Sorry I couldn't be more helpful about this. I eventually plan to look through the code so that I can rewrite it to be more aligned with the style of the rest of the package, to add weights, and to potentially add the option for control variables, but that likely won't be until next summer.

santiagohermo commented 1 year ago

Hi @adamoppenheimer. I wanted to let you know that I was trying out the CRE estimation following the CRE example on non-simulated data and I got this error:

image

The error seems to originate around here. The note there says that, if the code crashes in next line, it's probably because the data are not collapsed. This seems right, since when I added collapsing the code stopped crashing! However, the example doesn't collapse the data, yet with the simulated data everything works. In summary, do you know why the example works despite this problem? Should the example collapse the data?

adamoppenheimer commented 1 year ago

Hi @santiagohermo, in the example notebook the data is collapsed.

Setting the option 'collapse_at_connectedness_measure': True in the cleaning parameters collapses the data (so long as the connectedness measure is set to 'leave_out_something'). My guess is that in your code you aren't specifying the connectedness measure which is why you need to manually collapse the data (please let me know if that is not the case).
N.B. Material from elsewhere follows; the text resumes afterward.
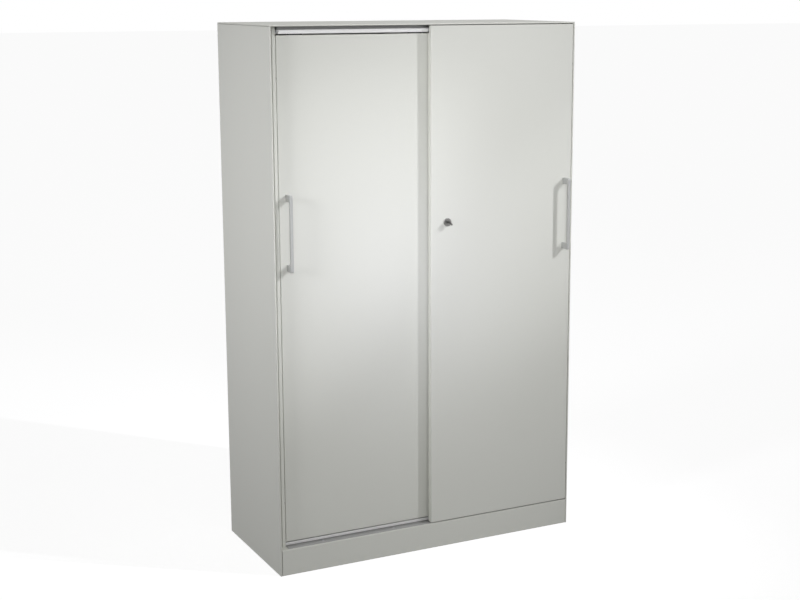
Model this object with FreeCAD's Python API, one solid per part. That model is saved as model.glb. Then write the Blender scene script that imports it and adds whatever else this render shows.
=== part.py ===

I made this an option since if you are computing the leave-out connected set on collapsed data, you need to make sure to collapse the data before you compute the leave-out set. I think the option is helpful so that people won't accidentally do it the wrong way - before I figured out the right order, there were many times where I was confused about why the HE correction wasn't working even though the data was supposedly leave-one-out connected (obviously it wasn't, since I cleaned it incorrectly).

So this option makes sure to first clean the data (without computing the leave-one-out set), then collapses it and computes the leave-one-out set on the collapsed data. If I remember correctly, it also makes sure to be efficient about how it cleans the data before and after collapsing, so it should be faster than cleaning, collapsing, then computing the leave-one-out set manually.

Please let me know if this answers your question.

Also, if you think it would be helpful for me to update the documentation about this, please open a new issue about it. I can't get to it now since I have school, but I'll get to it once I have time.

santiagohermo commented 1 year ago

Thanks for the quick reply @adamoppenheimer! No need to do anything here, I was just curious to understand this better :)

In my code I tried specifying the connectedness measure to be 'leave_out_something', but for some reason right after cleaning my python kernel was restarting automatically. Then I set connectedness to connected and the cleaning step worked, which after collapsing allowed me to run the estimator. I'll try a few things to see if I can make it work with a leave-out connectedness measure.

Good luck in school!

adamoppenheimer commented 1 year ago

@santiagohermo sorry this has taken so long, but I realized the issue you were having isn't even relevant, you can see #40. This is actually a mistake in the documentation, for the CRE estimator you shouldn't need to compute the leave-one-out set, you don't even need the connected set. This is because you are using the firm classes rather than firm ids to estimate the model.